PORKBUSTERS UPDATE: Yeah, I’ve had a lot of these, but they just keep giving me so much material to work with:
It was the $500,000 that Congress gave the Sparta Teapot Museum that made it a poster child for wasteful Washington spending.
But North Carolina’s notorious “pork barrel” project also illustrates other ways that earmarks influence lobbying, political contributions and spending.
Looking for a way to help pay for the northwestern N.C. memorial to items with both a handle and a spout, the museum’s backers decided in 2004 to team up with other area organizations, such as a local hospital, looking for federal aid.
Working through the Alleghany County Economic Development Corp., together they hired a Washington lobbying firm, the Ferguson Group, with close ties to North Carolina.
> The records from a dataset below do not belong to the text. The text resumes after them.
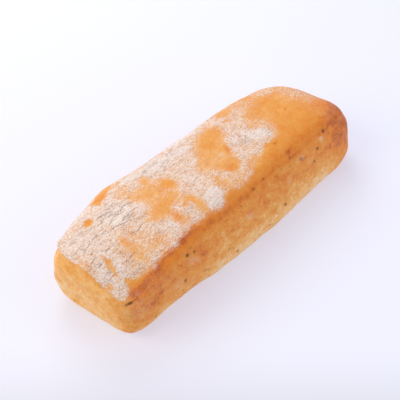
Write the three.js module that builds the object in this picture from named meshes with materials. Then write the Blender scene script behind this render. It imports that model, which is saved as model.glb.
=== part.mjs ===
// Ciabatta loaf, baked as one piece: long, low and flat-topped, with a square cut-looking near end,
// a rounder far end and a side that leans out towards its belly.
//
// Millimetres, +Z up. +X runs along the loaf from its square near end to its round far end, and -Y is
// its front side. The origin is the bottom centre of the bounding box, on the flat resting face.
//
// The loaf starts as a unit blank, a box whose coordinates u (along), v (across) and w (up) each run
// from -1 to 1. Every point of the blank is moved onto the crust by superellipse rounding, in plan and
// in section, and then by the swellings and slopes that a hand-shaped dough takes.

import * as THREE from "three";
import { mergeVertices } from "three/addons/utils/BufferGeometryUtils.js";

const { clamp, smoothstep } = THREE.MathUtils;

// Driving dimensions, in mm, of the loaf before it is shaped.
const LENGTH = 277;
const WIDTH = 91;
const HEIGHT = 60;
const EDGE_REACH = 40; // how far in from the outline the crust starts to round over
const BELT_SHARE = 0.45; // height of the widest line, as a share of the height
const UNDER_FILL = 1.06; // how far the blank's underside overshoots, which the flat base cuts off

// Superellipse exponents: 2 is a round corner, and higher values are squarer.
const PLAN_CORNER = { frontNear: 6.5, backNear: 3.55, frontFar: 3.15, backFar: 2.0 };
const TOP_EDGE = { side: 5.0, nearEnd: 6.6, farEnd: 2.8 };
const BOTTOM_EDGE = { side: 2.8, nearEnd: 4.1 };

// Shaping, in mm, each blended along the loaf from its near end over its middle to its far end.
const FRONT_SWELLING = { near: 2.2, middle: 6.0, far: -0.4 };
const BACK_SWELLING = { near: -10.8, middle: -0.9, far: -2.9 };
const TOP_RISE = { near: -2.2, middle: 0, far: -6.7 };
const TOP_TILT = { near: 1.1, middle: 0.3, far: -2.1 }; // rise of the back edge over the middle line
const FRONT_SLOPE = { near: 0.35, middle: 18.3, far: 18.3 }; // set-back of the shoulder from the foot
const BACK_SLOPE = 3.4;

const DOME_RISE = 4.1; // rise of the middle of the top
const BACK_LUMP = { size: 8.8, place: -0.55, spread: 0.27 }; // place and spread in half-lengths
const CORNER_SAG = 14.9; // how far the near front corner of the top hangs down
const NEAR_END_SKEW = { top: 4.4, base: 6.0 }; // how far the near end's back corner is drawn out
const NEAR_END_OVERHANG = 2.2;
const FAR_END_SKEW = -5.0;
const FAR_END_OVERHANG = -1.3;
const SLOPE_PIVOT = 0.4; // share of the height at which the slopes leave the crust where it is

// Facets along, across and up the blank.
const FACETS = { along: 40, across: 16, up: 10 };

const CRUST_COLOUR = 0xd9a066;

/** Blends three values along the loaf, at t = -1 (near end), 0 (middle) and 1 (far end). */
function alongLoaf(values, t) {
  const nearShare = smoothstep(-t, 0, 1);
  const farShare = smoothstep(t, 0, 1);
  return values.middle * (1 - nearShare - farShare) + values.near * nearShare + values.far * farShare;
}

/** Factor that pulls a point of a square in onto the superellipse of the same reach. */
function roundingFactor(a, b, exponent) {
  const norm = (Math.abs(a) ** exponent + Math.abs(b) ** exponent) ** (1 / exponent);
  return norm > 0 ? Math.max(Math.abs(a), Math.abs(b)) / norm : 1;
}

/** Superellipse exponent of the plan outline at a point of the blank. */
function planExponent(u, v) {
  const farShare = smoothstep(u, -0.6, 0.6);
  const backShare = smoothstep(v, -0.5, 0.5);
  const front = PLAN_CORNER.frontNear * (1 - farShare) + PLAN_CORNER.frontFar * farShare;
  const back = PLAN_CORNER.backNear * (1 - farShare) + PLAN_CORNER.backFar * farShare;
  return front * (1 - backShare) + back * backShare;
}

/** Superellipse exponent of the upright section that faces along the given plan direction. */
function sectionExponent(directionX, isUpperHalf) {
  const nearShare = directionX < 0 ? directionX ** 4 : 0;
  const farShare = directionX > 0 ? directionX ** 2 : 0;
  if (isUpperHalf) {
    const side = TOP_EDGE.side * (1 - nearShare - farShare);
    return side + TOP_EDGE.nearEnd * nearShare + TOP_EDGE.farEnd * farShare;
  }
  return BOTTOM_EDGE.side * (1 - nearShare) + BOTTOM_EDGE.nearEnd * nearShare;
}

/** Moves a point of the blank onto the plain loaf: rounded corners, rounded edges and a flat base. */
function roundBlank(u, v, w) {
  const spineX = clamp((u * LENGTH) / 2, -(LENGTH / 2 - EDGE_REACH), LENGTH / 2 - EDGE_REACH);
  const spineY = clamp((v * WIDTH) / 2, -(WIDTH / 2 - EDGE_REACH), WIDTH / 2 - EDGE_REACH);
  const offset = new THREE.Vector2((u * LENGTH) / 2 - spineX, (v * WIDTH) / 2 - spineY);
  const outward = Math.max(Math.abs(offset.x), Math.abs(offset.y)) / EDGE_REACH;
  offset.multiplyScalar(roundingFactor(offset.x, offset.y, planExponent(u, v)));

  const directionX = offset.length() > 0 ? offset.x / offset.length() : 0;
  const rounding = roundingFactor(outward, w, sectionExponent(directionX, w > 0));
  offset.multiplyScalar(rounding);

  const belt = BELT_SHARE * HEIGHT;
  const rise = w > 0 ? w * rounding * (HEIGHT - belt) : w * rounding * belt * UNDER_FILL;
  return new THREE.Vector3(spineX + offset.x, spineY + offset.y, Math.max(belt + rise, 0));
}

/** Adds to a point of the plain loaf what proving, handling and baking do to the dough. */
function shapeByHand(point) {
  const t = point.x / (LENGTH / 2);
  const s = point.y / (WIDTH / 2);
  const level = point.z / HEIGHT;
  const frontShare = clamp(-s, 0, 1);
  const backShare = clamp(s, 0, 1);

  const doming = level ** 2 * (1 - Math.min(s ** 2, 1)) * (1 - Math.min(t ** 4, 1));
  const sag = smoothstep(-t, 0.5, 1) * smoothstep(-s, 0, 1);
  point.z += DOME_RISE * doming;
  point.z += level * (alongLoaf(TOP_RISE, t) + s * alongLoaf(TOP_TILT, t) - CORNER_SAG * sag);

  const lump = BACK_LUMP.size * Math.exp(-(((t - BACK_LUMP.place) / BACK_LUMP.spread) ** 2));
  point.y -= frontShare * alongLoaf(FRONT_SWELLING, t);
  point.y += backShare * (alongLoaf(BACK_SWELLING, t) + lump);
  point.y += (level - SLOPE_PIVOT) * (frontShare * alongLoaf(FRONT_SLOPE, t) - backShare * BACK_SLOPE);

  const nearSkew = NEAR_END_SKEW.top * level + NEAR_END_SKEW.base * (1 - level);
  point.x -= smoothstep(-t, 0, 1) ** 3 * (nearSkew * s + NEAR_END_OVERHANG * (level - 0.5));
  point.x += smoothstep(t, 0, 1) ** 3 * (FAR_END_SKEW * s + FAR_END_OVERHANG * (level - 0.5));
  return point;
}

/** Builds the closed crust surface, with the bottom centre of its bounding box at the origin. */
function loafGeometry() {
  const blank = new THREE.BoxGeometry(2, 2, 2, FACETS.along, FACETS.across, FACETS.up);
  blank.deleteAttribute("normal");
  blank.deleteAttribute("uv");
  const geometry = mergeVertices(blank);
  const positions = geometry.getAttribute("position");
  for (let i = 0; i < positions.count; i += 1) {
    const crust = shapeByHand(roundBlank(positions.getX(i), positions.getY(i), positions.getZ(i)));
    positions.setXYZ(i, crust.x, crust.y, crust.z);
  }
  geometry.computeBoundingBox();
  const middle = geometry.boundingBox.getCenter(new THREE.Vector3());
  geometry.translate(-middle.x, -middle.y, -geometry.boundingBox.min.z);
  geometry.computeVertexNormals();
  return geometry;
}

const crustMaterial = new THREE.MeshStandardMaterial({
  name: "floured_crust",
  color: CRUST_COLOUR,
  roughness: 0.85,
  metalness: 0,
});

const loaf = new THREE.Mesh(loafGeometry(), crustMaterial);
loaf.name = "loaf";

const ciabatta = new THREE.Group();
ciabatta.name = "ciabatta";
ciabatta.add(loaf);

export default ciabatta;
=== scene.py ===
"""Ciabatta loaf: one baked piece, its floured crust, and the pale table and soft light around it."""

import logging
import math
from dataclasses import dataclass, field
from enum import Enum
from typing import Any, ClassVar

import bmesh
import bpy
import numpy as np
from mathutils import Euler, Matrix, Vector, noise

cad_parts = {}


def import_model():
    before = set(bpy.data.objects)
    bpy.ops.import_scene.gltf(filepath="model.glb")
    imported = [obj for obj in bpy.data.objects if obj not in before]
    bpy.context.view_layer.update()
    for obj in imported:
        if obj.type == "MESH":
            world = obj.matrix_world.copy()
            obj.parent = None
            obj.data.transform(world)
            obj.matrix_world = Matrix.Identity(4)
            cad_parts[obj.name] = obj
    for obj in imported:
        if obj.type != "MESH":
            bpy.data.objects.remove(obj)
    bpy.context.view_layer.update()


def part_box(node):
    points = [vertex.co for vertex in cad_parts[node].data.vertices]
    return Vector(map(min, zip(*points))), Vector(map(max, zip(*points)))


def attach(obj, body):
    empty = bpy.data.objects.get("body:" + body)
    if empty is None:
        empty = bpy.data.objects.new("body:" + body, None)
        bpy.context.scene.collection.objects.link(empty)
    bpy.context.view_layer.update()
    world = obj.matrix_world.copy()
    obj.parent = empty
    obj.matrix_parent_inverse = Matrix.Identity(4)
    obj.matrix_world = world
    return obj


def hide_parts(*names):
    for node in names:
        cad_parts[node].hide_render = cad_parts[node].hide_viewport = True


LOG = logging.getLogger("ciabatta")

MM = 0.001

# The sRGB curve: a straight toe, then a power.
SRGB_TOE = 0.04045
SRGB_TOE_SLOPE = 12.92
SRGB_OFFSET = 0.055
SRGB_POWER = 2.4

# How far apart the stretches of noise are that two following seeds pick.
SEED_STEP = 31.7
TINY = 1e-9


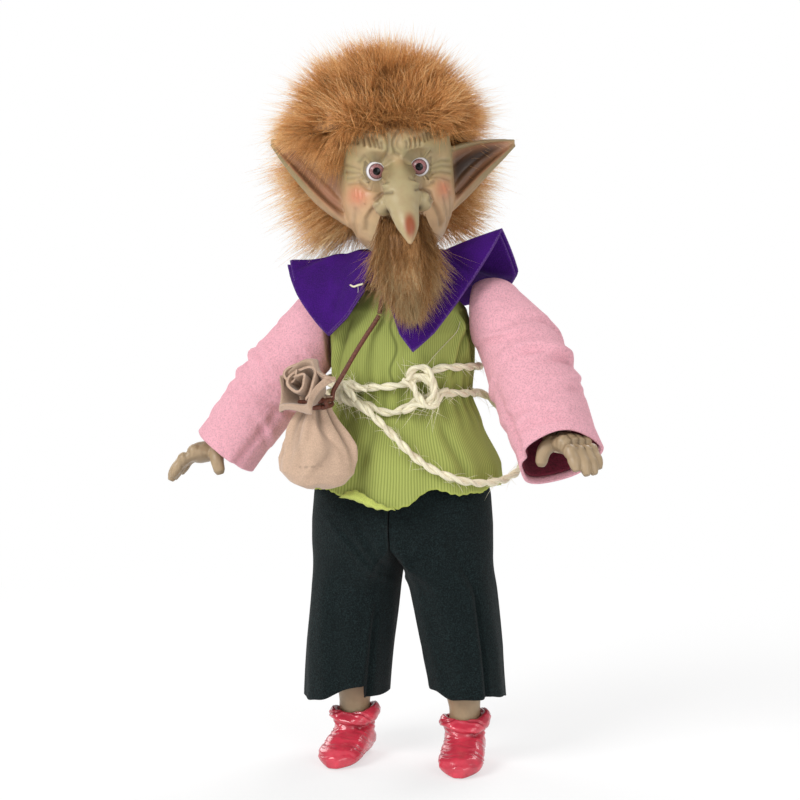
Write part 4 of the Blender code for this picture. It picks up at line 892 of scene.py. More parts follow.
def ear_edges(t, tip):
    """Heights of the ear's lower and upper edges on the way out to its tip."""
    low = 0.0095 + (tip - 0.0105) * t ** np.where(np.asarray(tip) > 0.05, 1.3, 0.78)
    high = 0.044 + (tip - 0.043) * t + 0.002 * np.sin(math.pi * t)
    return low, high


def ear_point(sign, t, up, front, tip):
    """A point of the ear: t runs out to the tip, up from the lower to the upper edge."""
    low, high = ear_edges(t, tip)
    middle, half = (low + high) / 2, np.maximum(0.0006, (high - low) / 2)
    root = 0.0195 - 0.006 * step(0.028, 0.01, middle + half * up)
    reach = root + (0.056 - root) * t
    back = 0.001 + 0.012 * t
    dish = 0.009 * np.sin(math.pi * np.minimum(1.0, t + 0.12)) * (1 - t) ** 0.4
    y = back + dish * (1 - up * up) - front
    return np.stack([sign * reach, y, middle + half * up], -1)


# Rolls of the ear: from where to where along it, points, how high up it, how far in front, radius
EAR_ROLLS = (
    (0.02, 1.0, 26, ((0, 1), (-0.97, -0.97)), 1.0, ((0, 0.25, 0.8, 1), (3.0, 2.4, 1.6, 0.8))),
    (0.02, 1.0, 26, ((0, 1), (0.97, 0.97)), 1.0, ((0, 0.3, 1), (1.2, 1.3, 0.6))),
    (0.1, 0.8, 20, ((0.1, 0.4, 0.8), (-0.55, -0.28, 0.1)), 0.6, ((0.1, 0.3, 0.8), (1.0, 2.1, 0.7))),
    (0.02, 0.45, 14, ((0, 0.45), (0.35, 0.62)), 0.8, ((0, 0.2, 0.45), (1.2, 1.4, 0.5))),
)
EAR_TIPS = {"right": 0.054, "left": 0.046}


def ear_parts(shape, side):
    sign, tip = SIDES[side], EAR_TIPS[side]
    angle = turns(28)
    rings = []
    for t in np.linspace(0, 1, 22):
        thick = (0.0018 - 0.0011 * t) * np.sin(angle)
        rings.append(ear_point(sign, np.full(28, t), np.cos(angle), thick, tip))
    shape.rings(rings)
    for first, last, count, ups, front, radii in EAR_ROLLS:
        t = np.linspace(first, last, count)
        roll = ear_point(sign, t, np.interp(t, *ups), front * MM, tip)
        shape.tube(roll, np.interp(t, *radii) * MM, 12)


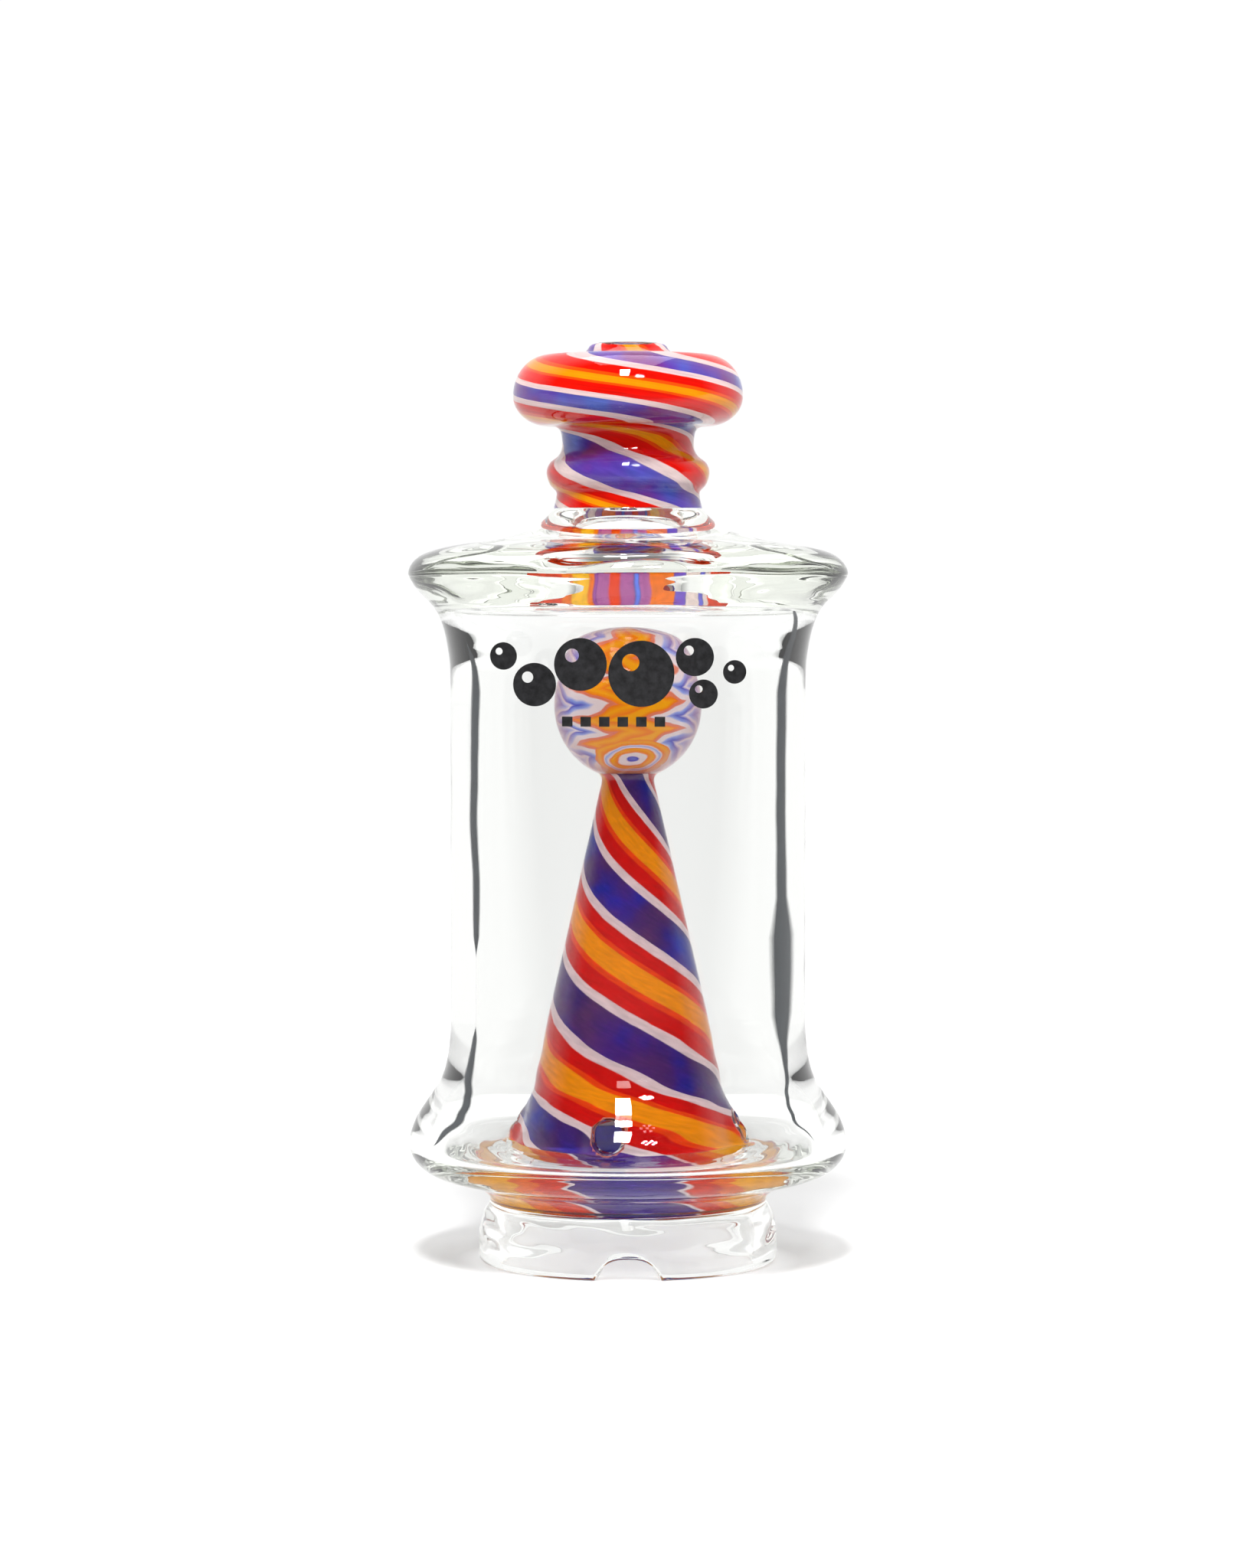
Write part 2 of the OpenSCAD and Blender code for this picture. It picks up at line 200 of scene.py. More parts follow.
def passage():
    """From the mouth down through the hollow bulb and the neck to the can's flat ceiling."""
    return join(
        smooth([(3.6, MOUTH_Z), (MOUTH_R, 143.8), (MOUTH_R, 141.6), (4.2, 140.4), (7, 139.9),
                (11, 139.8)], 4),
        arc(BULB_CORE_R - 0.6, BULB_Z, 3.0, 3.6, 80, -80, 14),
        smooth([(11, 132.6), (9.4, 131.6), (7.6, 130), (7.6, 128.4), (7.9, 126), (8.3, 123), (8.8, 120.2),
                (9, NECK_Z), (9, 116.5), (9.4, 114), (9.8, 111.5), (9.8, 108), (9.9, 106.3), (10.5, 105),
                (12, 104.3), (14, CEILING_Z), (22, CEILING_Z)]),
    )


def upper_flare():
    """From the rim of the ceiling down to the top of the can's straight inside wall."""
    return smooth([(22, CEILING_Z + 0.02), (27, CEILING_Z), (27.6, 103.9), (27.7, 103.5), (27.3, 102.4),
                   (26.3, 100), (25.1, 97), (24.2, 94), (BORE_R, WALL_Z[1])])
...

It was a good move for the museum, which ended up with a half-million dollar allocation from the 2005 Department of Housing and Urban Development budget. But it also received top billing in the 2006 “Pig Book,” an annual publication issued by Citizens Against Government Waste, a watchdog group that monitors federal spending.
The lobbyists charged the Alleghany County group $260,000 between 2004 and 2006, Senate records show. The museum’s project manager, Jonathan Halsey, says it no longer participates in the lobbying contract because the museum isn’t seeking more federal money.
Ferguson lobbyists have given thousands of dollars in recent years to the campaigns of N.C. lawmakers, including the three who helped secure the money for the teapot museum.
It’s not just about waste. It’s about corruption. You want to clean up campaign finance? Getting rid of this sort of thing would do more than McCain-Feingold ever did.